Nice looking layout.


As for "modern" bridges... even the most modern equipment often is running on ancient track that is suspended on/in old bridges, so a wood bridge is not totally out of place. You can also make it look like an "under girder" bridge and paint it metalic gray or black.


My track was all elevated and I also needed a way to get the lawn-mower from one side to the other. Although I still had a couple of "duck-unders" inside each loopback, I put one removable bridge between my loopbacks. I initially just made one section of the wood elevated structure to be removeable, but then I made a bridge from steel shelf brackets. It is an inverted arch suspension bridge patterned somewhat after some Interstate highway bridges. You can see it in my YouTube video:




Mine is only about 4-ft wide, but I think it could be more like 5 or 6 ft if you can get long enough shelf brackets. Mine was simply limited by the lengths of the shelf wall mounts that I could get at the hardware store. The horizontal members are "C" shaped brackets that would be vertically on a wall and support "arms" to hold shelves. They are about 1/2-inch by 1/2-inch and 4-ft long. The arches are a thinner "C" shape like would go inside a cabinet on the side walls to hold small clips to support the ends of shelves. The bracing between the two lengthwise halves are just short sections of the two materials. All these pieces are just bolted together with short bolts and nuts. I didn't even have to drill very many holes because the pieces have so many holes in them anyway. The arches connect to the base with simple angle brackets. I initially thought the base material would be strong enough to support the train and the arches would be just decorative, but after I built the main part, I put my engine in the middle with the ends supported about 1 inch from the table top and the whole thing sagged terribly... it was up hill either direction to get off the bridge! So the vertical suspension members are important. I used 1/8-inch copper coated welding rod. The copper is too thin to do any good at keeping it from rusting, but looked good for a while! There is "X" bracing between the cross members between the two arches that are just more of the welding rod hooked into the slots and a drop of epoxy to stablize the connections.
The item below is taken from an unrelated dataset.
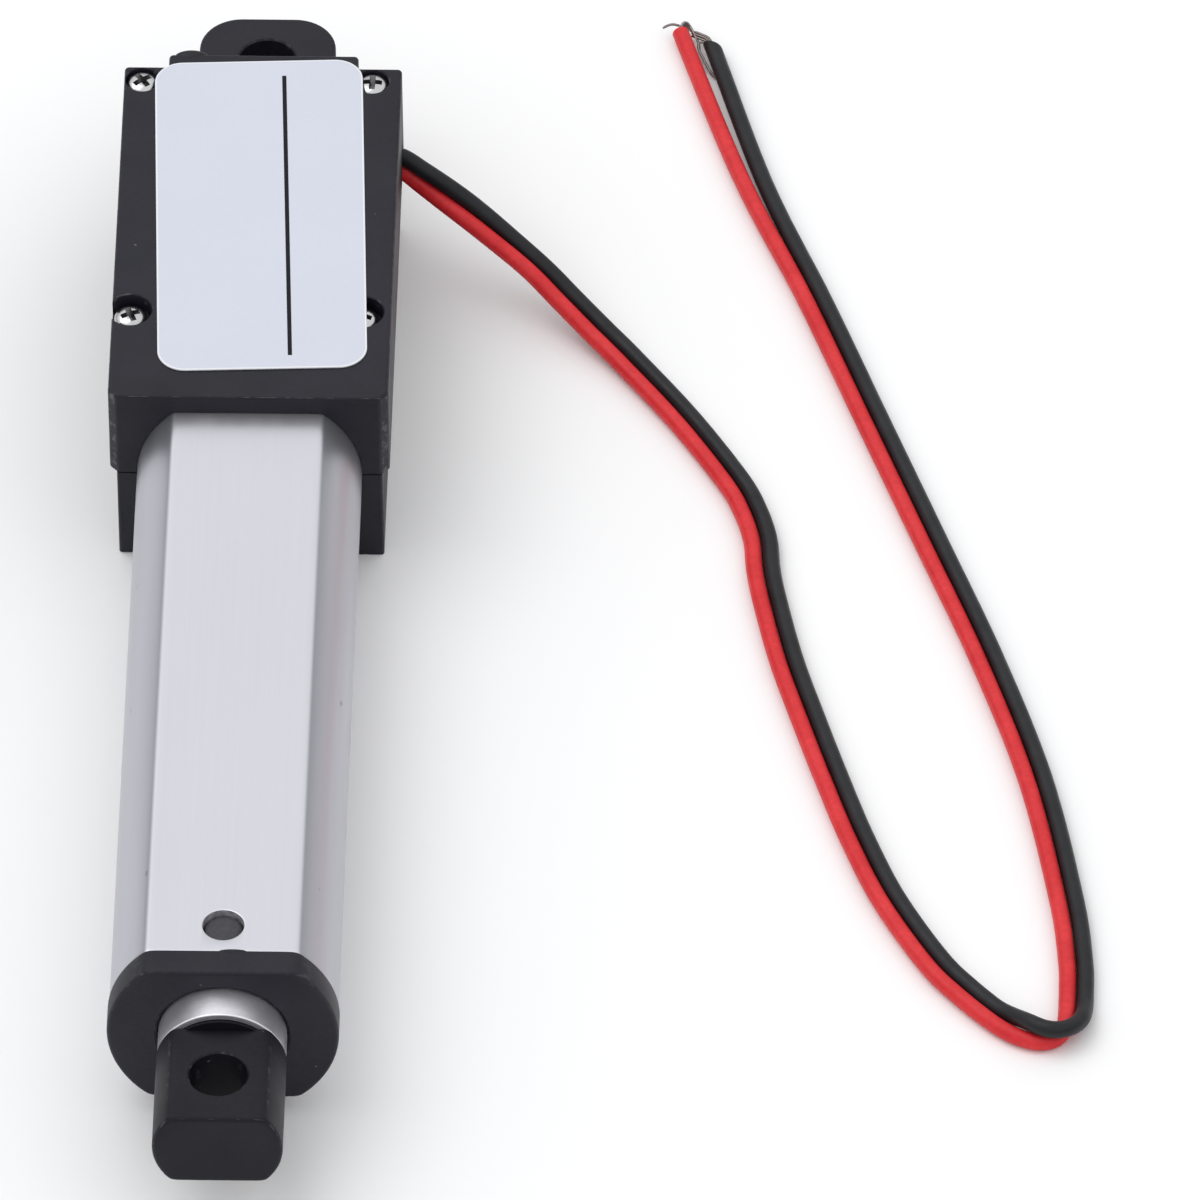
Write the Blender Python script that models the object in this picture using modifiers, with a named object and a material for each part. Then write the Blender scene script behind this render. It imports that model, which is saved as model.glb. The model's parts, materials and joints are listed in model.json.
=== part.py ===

If I were to build another one, I think I would use aircraft cable for the suspension cables. I considered bicycle spokes but they are quite expensivve!

To install the suspension, each wire has a hook bent in the top end to catch in one of the slots (for the shelf clips) and a drop of epoxy holds it in place. The other end fits down through one of the slots (for the arm brackets) in the bottom channels and there are enough of the slots in both parts to get the rods nearly vertical without much problem. Once I had all the rods in place (and plenty long to be bent over inside the "C"), I turned the bridge over so the weight of the "bottom" of the bridge would slightly compress the arch. I then just bent each rod over, starting in the middle and working my way to each end alternatively (one on the left of the middle, then one on the right, then back to the left and then the right, etc.) until all the rods on both sides were all bent over and locked in place. Then I put tape over each of the slots to seal them temporarily and poured in epoxy to fill the channel and hold the rods in place. (I removed the tape once the epoxy was set.)

I am not sure of the strength of the unit, but I did pull down on the middle of it when it was in place and it would not deflect with my timid tugging on it. I think if I could get a good grip on it and somehow not on a piece that might bend by itself, it could possibly support my ample weight.

One warning! I built mine for my 1:32 scale models. A friend then came over with some non-1:32 scale equipment and my bridge was not wide enough for some of it, nor were the cross members at the open ends high enough for the stack of his Shay to pass under. When he runs his Accurcraft 3-cylinder Shay, he has to remove the top of the stack (it unscrews) and we sometimes have to reach under the bridge and up to the ties to center the track perfectly so the window awnings on the cab don't catch on the arches.